No estoy de acuerdo con esa visión simplista que considera una farsa el acuerdo de paz del 92 y me parece una estupidez autoritaria cancelar las ceremonias oficiales que lo honran, pero la gran mayoría de decisiones políticas, incluso las arbitrarias, tienen un componente racional, detrás del cual hay una cadena de argumentos que expresan la voluntad articulada de unos intereses determinados.
Pueden gustar o disgustar las razones gubernamentales que llevaron a la cancelación de las jornadas celebratorias por los acuerdos de paz que dieron fin a nuestra última guerra civil, pero que tal decisión sea discutible o condenable, no debería hacernos despreciar algunas de las tesis en que se apoya.
Algunas de esas razones (la mala gestión que se hizo de la democracia que nació de aquellos acuerdos, por ejemplo) no se aceptan porque las enuncia un Gobierno cuestionado. Las verdades pierden peso en los labios de una figura que las impone sin una explicación respetuosa. Pareciera que la mayoría parlamentaria librase al actual Gobierno de argumentar con tacto sus decisiones ante la sociedad civil. Las formas son importantes en política, las verdades verticales se rechazan por ser autoritarias, por ser impuestas sin la debida persuasión.
Pero una oposición polarizada también puede negarse a admitir que una O y una A pueden ser ciertas en la cadena de razonamientos que condujo al Gobierno a tomar una decisión equivocada. Y ante esa O y esa A no cabe oponer falacias sino que asumirlas como verdades.
Y es aquí donde la oposición libra su batalla dialéctica contra Bukele solo en el terreno de la propaganda, olvidándose del análisis. Claro que el escenario político ha cambiado por una sencilla razón: la derrota electoral de Arena y el Frente ha sido histórica, ha sido de tal magnitud que han estado al borde de la desaparición parlamentaria y eso implica que los dos partidos políticos que gestionaron democráticamente el legado de los acuerdos de paz han sido desaprobados rotundamente por un gran sector del pueblo. Así de simple: el pueblo considera que estos dos partidos al gobernar traicionaron las promesas abiertas por los acuerdos de paz.
Esta crisis no debería llevarnos a negar aquellos acuerdos, pero sí a revisarlos y discutirlos bajo la luz de lo que pasó después. Por las razones que sean, las víctimas fueron olvidadas. Por las razones que sean, los veteranos de guerra no han tenido una vida digna. Por las razones que sean, ni la desigualdad económica ni la pobreza disminuyeron y por las grietas de esos desequilibrios apareció una delincuencia que continuó por otra vía las matanzas de la guerra, empeorando más la calidad de vida del pueblo.
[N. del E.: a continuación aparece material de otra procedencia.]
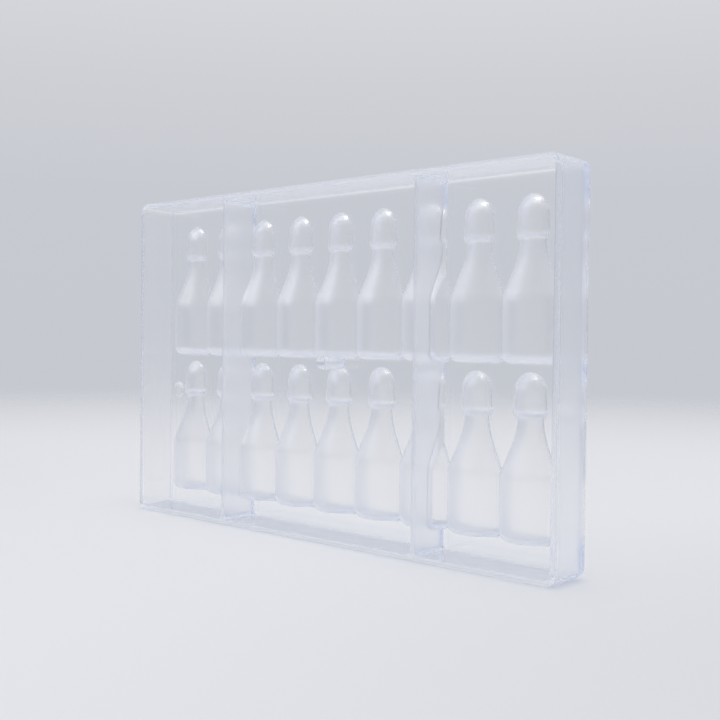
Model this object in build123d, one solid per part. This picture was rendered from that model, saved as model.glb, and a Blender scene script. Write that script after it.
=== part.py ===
# Chocolate mould: one clear moulded tray with two rows of half-bottle cavities.
#
# The tray stands on a long edge. X runs along its length, Z is up, the flat filling
# face looks along +Y and the open underside, with its skirt and ribs, along -Y.
# The origin is on the surface it stands on, under the middle of the tray.
#
# It is modelled lying flat, in tray coordinates: x along the length, y across the
# width, z down from the filling face into the depth. It is stood up at the end.

import os
from math import cos, radians, sin, tan

from build123d import *

# Tray
tray_length = 275.0
tray_width = 175.0
tray_depth = 24.0
corner_radius = 5.0
plate_thickness = 3.5
skirt_thickness = 2.5
draft_angle = 1.5
face_edge_radius = 0.8
rim_edge_radius = 0.5
floor_fillet_radius = 1.2

# Cross ribs, which divide the underside into three bays
rib_spacing = 129.0
rib_thickness = 2.2

# Cavity: half a bottle lying on its back, with a foil cap over a slim neck
bottle_length = 68.1
body_radius = 12.2
body_length = 23.9
heel_radius = 1.3
shoulder_radius = 8.0
shoulder_slope = 22.0
flare_radius = 44.0
neck_radius = 4.65
cap_length = 15.55
cap_base_radius = 6.4
cap_top_radius = 5.8
cap_edge_radius = 1.7
back_wall = 2.65

# Layout of the cavities, in rows that sit a little above the middle
column_gap = 3.65
row_gap = 8.9
row_rise = 0.3
least_margin = 11.0

# Moulding marks on the underside
gate_root_radius = 4.0
gate_tip_radius = 3.4
gate_edge_radius = 1.2
gate_setback = 6.5
pad_radius = 4.0
pad_height = 1.0
pad_edge_radius = 0.8
pad_inset = 10.0
pad_drop = 19.0


def row_offsets(overall, item, gap):
    """Centres of as many items as fit side by side, even about the middle."""
    pitch = item + gap
    count = int((overall - 2 * least_margin + gap) // pitch)
    return [pitch * (index - (count - 1) / 2) for index in range(count)]


def tray_block():
    """The outside of the tray, solid, with softened edges."""
    block = extrude(RectangleRounded(tray_length, tray_width, corner_radius), tray_depth)
    face_edges = block.faces().sort_by(Axis.Z)[0].edges()
    block = fillet(face_edges, face_edge_radius)
    rim_edges = block.faces().sort_by(Axis.Z)[-1].edges()
    return fillet(rim_edges, rim_edge_radius)


def bay(low_x, high_x):
    """One open pocket of the underside, narrower towards the plate by the draft."""
    outline = RectangleRounded(
        high_x - low_x,
        tray_width - 2 * skirt_thickness,
        corner_radius - skirt_thickness,
    )
    mouth = Pos((low_x + high_x) / 2, 0, tray_depth) * outline
    pocket = extrude(mouth, plate_thickness - tray_depth, taper=draft_angle)
    floor_edges = pocket.faces().sort_by(Axis.Z)[0].edges()
    return fillet(floor_edges, floor_fillet_radius)


def bays():
    """The three pockets, parted by the two cross ribs."""
    end = tray_length / 2 - skirt_thickness
    rib_inside = (rib_spacing - rib_thickness) / 2
    rib_outside = (rib_spacing + rib_thickness) / 2
    return [
        bay(-end, -rib_outside),
        bay(-rib_inside, rib_inside),
        bay(rib_outside, end),
    ]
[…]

Resulta lógico que todas estas evidencias nos obliguen a revisar las consecuencias de los acuerdos de paz y el modelo de sociedad y democracia que vino después del 92.
Lamentablemente, Bukele es un hijo sectario de la vieja política que no es capaz de administrar con inteligencia las esperanzas de cambio que el pueblo depositó en él. Y lamentablemente, tenemos una oposición incapaz de recomponerse en el nuevo escenario para hacer suya la voluntad de cambio que ha expresado el pueblo en las dos últimas elecciones. Se lo juegan todo a ser los demócratas en oposición a la dictadura, olvidando que el pueblo ya no confía en esa democracia que se construyó a partir del 92. No cabe volver al momento político anterior a Bukele, si es una democracia debe ser otra y tampoco cabe mirar al ya lejano 1992 de la misma manera.